А жаль. Пробел в этом певческом искусстве и в этих дьячковских познаниях — одна из причин пасторского бессилия, холодности народа к церкви и порождения сект. Народ связывается с церковию все-таки чрез богослужение, и самое главное, чем можно привязать его к церкви или отвратить от нее, есть отношение служителя церкви ко внешнему отправлению богослужения; здесь исходная точка, откуда пошли старообрядство в одну сторону, молоканство, духоборство, хлыстовщина — в другую.

Боюсь надоесть рассуждениями и останавливаюсь. Не удержусь, однако, от следующего замечания, пусть оно и не покажется отцам иереям.
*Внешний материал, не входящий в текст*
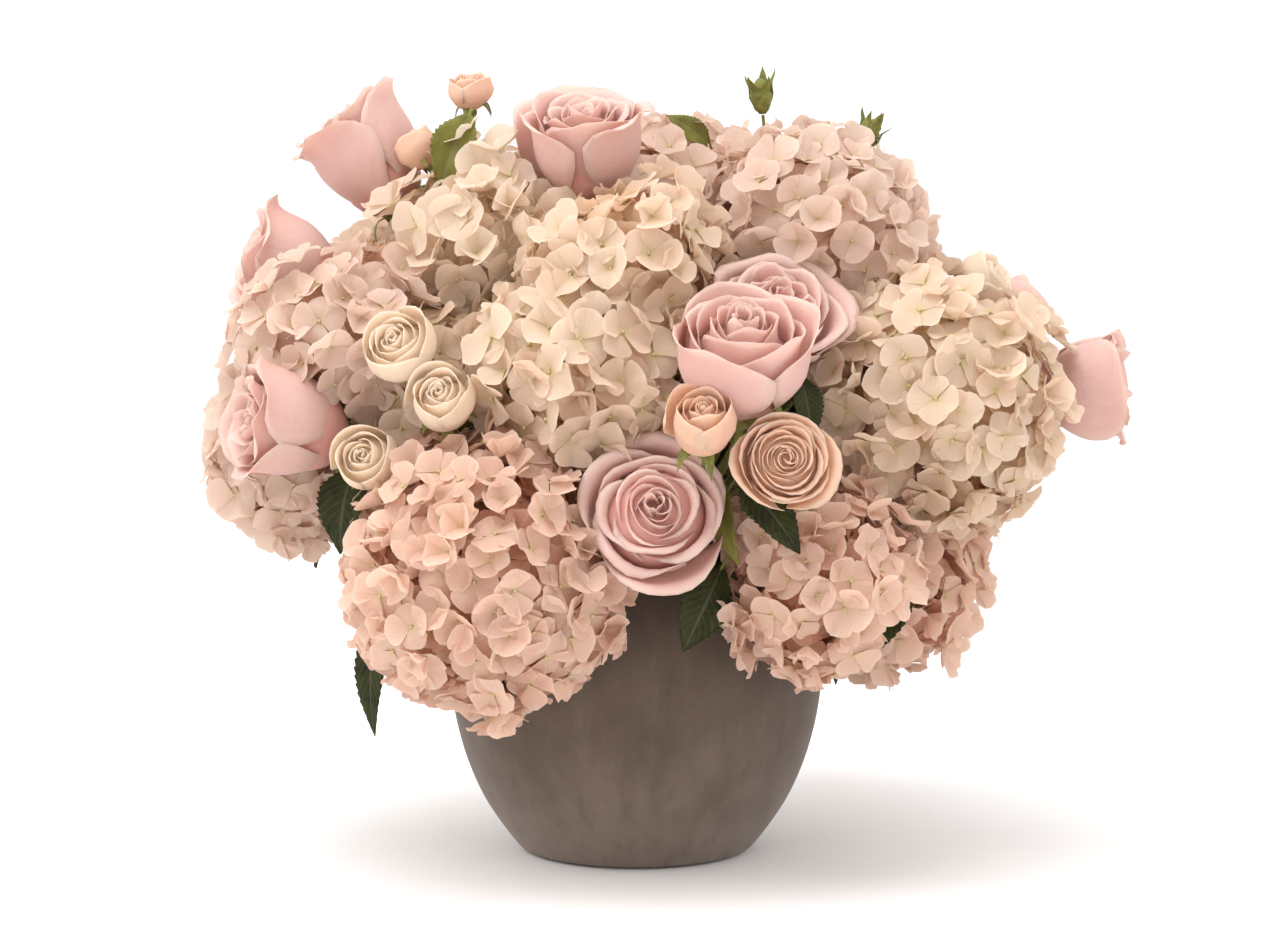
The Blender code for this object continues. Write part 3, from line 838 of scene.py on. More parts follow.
# ---- The bowl and the foam ----------------------------------------------------------------------
@dataclass
class Bowl:
    """The stoneware bowl, turned anew on the solid bowl's own profile."""

    node: str = "bowl"
    steps: int = 160
    rounding: int = 5  # pieces between two points of the profile

    def profile(self) -> list[Vector]:
        """Reads the solid's profile.

        Returns:
            Points from the middle of the inside, over the lip, to the middle of the underside.
        """
        points = node_points(self.node)
        across = np.hypot(points[:, 0], points[:, 1])
        marks = sorted({(round(float(r), 4), round(float(z), 4)) for r, z in zip(across, points[:, 2])})
        outside: list[tuple[float, float]] = []
        for mark in sorted(marks, key=lambda m: (m[1], -m[0])):
            if mark[1] > 0 and mark[0] < 0.05:
                continue
            while len(outside) > 1 and self.hollow(outside[-2], outside[-1], mark):
                outside.pop()
            outside.append(mark)
        top = outside[-1][1]
        lip = [mark for mark in marks if abs(mark[1] - top) < 0.0002]
        inside = [m for m in marks if m not in outside and m not in lip and m[1] > 0.001]
        inside.sort(key=lambda m: (m[1], m[0]))
        outer = [m for m in outside if m not in lip and m[0] > 0.05]
        inner_side = smooth_line([Vector((r, 0, z)) for r, z in inside if r > 0.03], self.rounding)
        outer_side = smooth_line([Vector((r, 0, z)) for r, z in outer if z > 0.0005], self.rounding)
        over = smooth_line([inner_side[-1], *(Vector((r, 0, z)) for r, z in sorted(lip)), outer_side[-1]], 5)
        middle = Vector((0, 0, inside[0][1]))
        foot = [Vector((r, 0, z)) for r, z in outer if z < 0.0005]
        return [middle, *inner_side[:-1], *over, *reversed(outer_side[:-1]), *foot[:1], Vector((0, 0, 0))]

    @staticmethod
    def hollow(first: tuple[float, float], middle: tuple[float, float], last: tuple[float, float]) -> bool:
        """Tells whether the middle of three marks lies inside the outer profile."""
        turn = (middle[0] - first[0]) * (last[1] - first[1]) - (middle[1] - first[1]) * (last[0] - first[0])
        return turn < -1e-9

    def build(self) -> bpy.types.Object:
        """Turns the bowl.

        Returns:
            The bowl.
        """
        bm = bmesh.new()
        verts = [bm.verts.new(point) for point in self.profile()]
        edges = [bm.edges.new(pair) for pair in zip(verts, verts[1:])]
        bmesh.ops.spin(
            bm,
            geom=verts + edges,
            cent=(0, 0, 0),
            axis=(0, 0, 1),
            angle=math.tau,
            steps=self.steps,
            use_merge=True,
        )
        bmesh.ops.remove_doubles(bm, verts=bm.verts, dist=0.00001)
        bmesh.ops.recalc_face_normals(bm, faces=bm.faces)
        for face in bm.faces:
            face.smooth = True
        mesh = bpy.data.meshes.new("bowl_body")
        bm.to_mesh(mesh)
        bm.free()
        mesh.materials.append(StonewareFinish().material())
        piece = bpy.data.objects.new("bowl_body", mesh)
        bpy.context.scene.collection.objects.link(piece)
        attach(piece, BODY)
        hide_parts(self.node)
        return piece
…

Найдется ли сотня во всей России священников и диаконов, которые бы, не говорю о чем другом, умели читать? Да, читать, и только. Бессмертное: «Да не читай как пономарь» — остается заслуженным упреком и до наших дней. Читать в церквах не только дьячки, которым и Бог простит, но диаконы, иереи, даже епископы не умеют. Сносный, не говорю вполне удовлетворительный, — мне не удавалось еще таких встречать — чтец привлекает в церковь тысячи одним чтением. Народ теснится, когда настоятель, читающий во всяком случае удовлетворительнее дьячка, выходит на средину церкви возглашать Покаянный канон. Подумаешь: как мало нужно, чтоб удержать в церкви народ и привлечь к ней, и как мало для того делается пока! Демократизация, которая сделалась модой, и сюда, впрочем, стала проникать. Чрез полстолетия с удивлением будут читать наши внуки о времени, когда священнослужители не умели ни читать, ни петь и не умели править службы, потому главное, что считали практику в этом для себя унизительною!